O sol acordou muito cedo naquele junho de 1916. As praias do Rio de Janeiro, então capital do país, organizavam a movimentação das ondas do mar, a temperatura da água também estava sendo controlada. Os pescadores, em alto mar, pensavam na grandiosidade de Deus e no momento que o oceano fora criado. Os vendedores ambulantes, calmamente, ocupavam os seus espaços na praia. Teodoro, vendedor de bolinho de bacalhau acreditava que os lucros do dia pagariam a consulta de seu filho, no médico morador no Edifício Olinda. O menino era lindo, mas não olhava para ninguém; não falava, movimentava o corpo para frente, gesto que se repetia durante horas e horas. Raimundo, funcionário do Banco Estatal escondido entre os quiosques esperava por Augusta, mulher de Lucindo, para alguns momentos de amor adulterados.
No gabinete do senhor Presidente da República do Brasil, Wenceslau Braz, havia silêncio deliberado, pois na mesa do Presidente repousava um documento, um parecer da Lei 000, aguardando aprovação. O Presidente leu e releu o documento, coçou candidamente a genitália, e assinou o novo texto-lei com muita convicção. A nova lei ajudaria o desenvolvimento da nação, daria mais velocidade aos departamentos públicos, na medida em que estabelecia a permissão, a todos os políticos, funcionários do alto escalão, aos familiares, o uso dos carros oficiais para a bendita solução dos problemas burocráticos e domésticos.
A história é um pequeno espaço anterior ao salão de dança. Nesse espaço, homens sérios, homens desatentos, humanos cômicos registram a ação da orquestra, as músicas interpretadas, o comportamento dos dançarinos, o vai e vem dos passos, das jogadas dos corpos. Vamos, nesse espaço onde o texto é gerado, realizar o vai e vem da dança histórica. O ano de 1890 não foi grande coisa, nem poderia sê-lo. O Presidente do Brasil era um militar, homem asmático procurando ser honesto. O Presidente da chamada Central de Ferro, funcionário de alto escalão, estava comprometido com a expansão industrial do país, embalado pela novíssima República. Esse alto funcionário público desvirtuou a abertura de uma concorrência para compra de carvão. A montagem do processo foi inteiramente interessante. Escolheu, selecionou vários fornecedores de carvão na condição de testas de ferro. O grande fornecedor, realmente fabricante do produto, era um membro da sua família. Usando a força que o cargo lhe oferecia, convenceu o Presidente da República, Marechal Deodoro da Fonseca, a garantir a compra, responsabilizar-se pelos juros, no caso de atraso de pagamento e, se o projeto não desse certo, indenizar os prejuízos. Os meninos de uma escola primária, próxima à central aprenderam que o grito: “Direita! Esquerda! Volver!”, nem sempre encontra motivo para volver-se honestamente.

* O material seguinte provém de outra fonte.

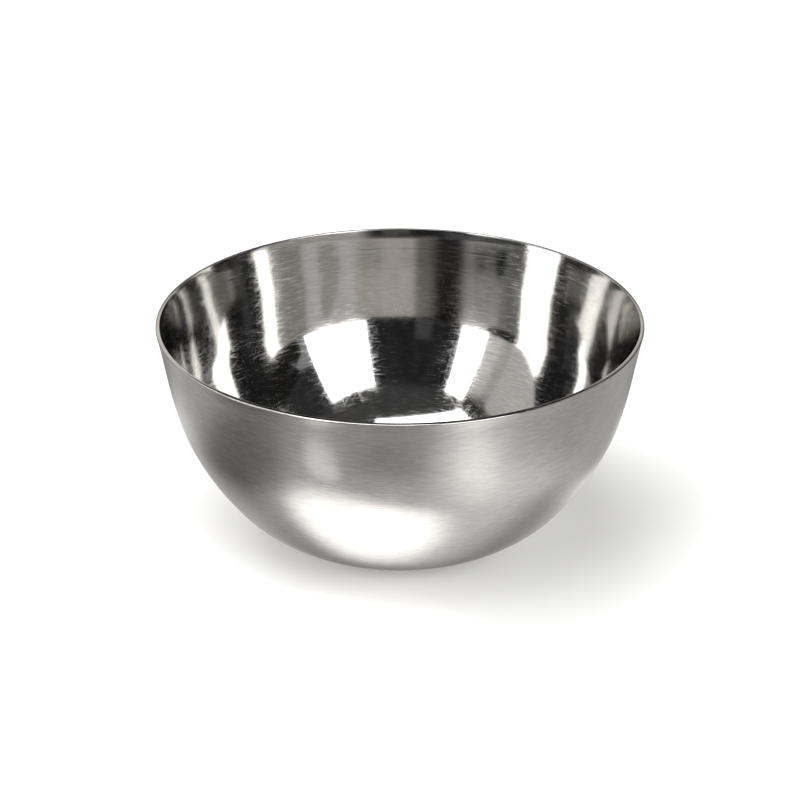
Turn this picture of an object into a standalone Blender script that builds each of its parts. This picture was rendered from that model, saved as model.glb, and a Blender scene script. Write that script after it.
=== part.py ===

Pulando para o ano de 1929 e para fora do Brasil, vamos encontrar sentadinha numa pedra, uma das maiores crises econômicas dos Estados Unidos e do mundo, uma genuína “trampeira” de topete loiro, branco, indefinido, um topete com cara de pista de skate. Essa famosa catástrofe foi produzida no tempo que liga a Primeira e a Segunda Guerra Mundial. O sinal desencadeador foi lançado pela queda das ações na bolsa de valores de New York, levando com sua queda a economia mundial que dançava em desequilíbrio a ciranda, cirandá. Nessa época terrível, Monteiro Lobato morava em New York onde trabalhava como Adido Comercial do Brasil. Meses antes da queda da bolsa, aplicou tudo que ganhara nos Estados Unidos, isto é, na terra de Tramp, em ações robustas e firmes. Apesar de ser consolado por Emília, Visconde, Dona Benta, o escritor entristeceu, chorou, faliu.
A crise econômica de 1929 trouxe a fome, o desemprego, o suicídio, a queda da produção, o sucumbimento de grandes fortunas, trouxe o delírio e um pouco de loucura. O Brasil, apoiado na economia cafeeira perdeu inúmeros mercados estrangeiros.
O governo, preocupado com a situação, comprou toneladas e toneladas de café; reuniu as toneladas de café compradas dos fazendeiros no grande terreiro de festa a São João, e colocou fogo. Dessa forma, com diminuição do estoque, sua desvalorização foi amenizada. A história registrou esses acontecimentos, catalogou os fatos e deitou-se para tirar uma boa soneca, pois ninguém é de ferro.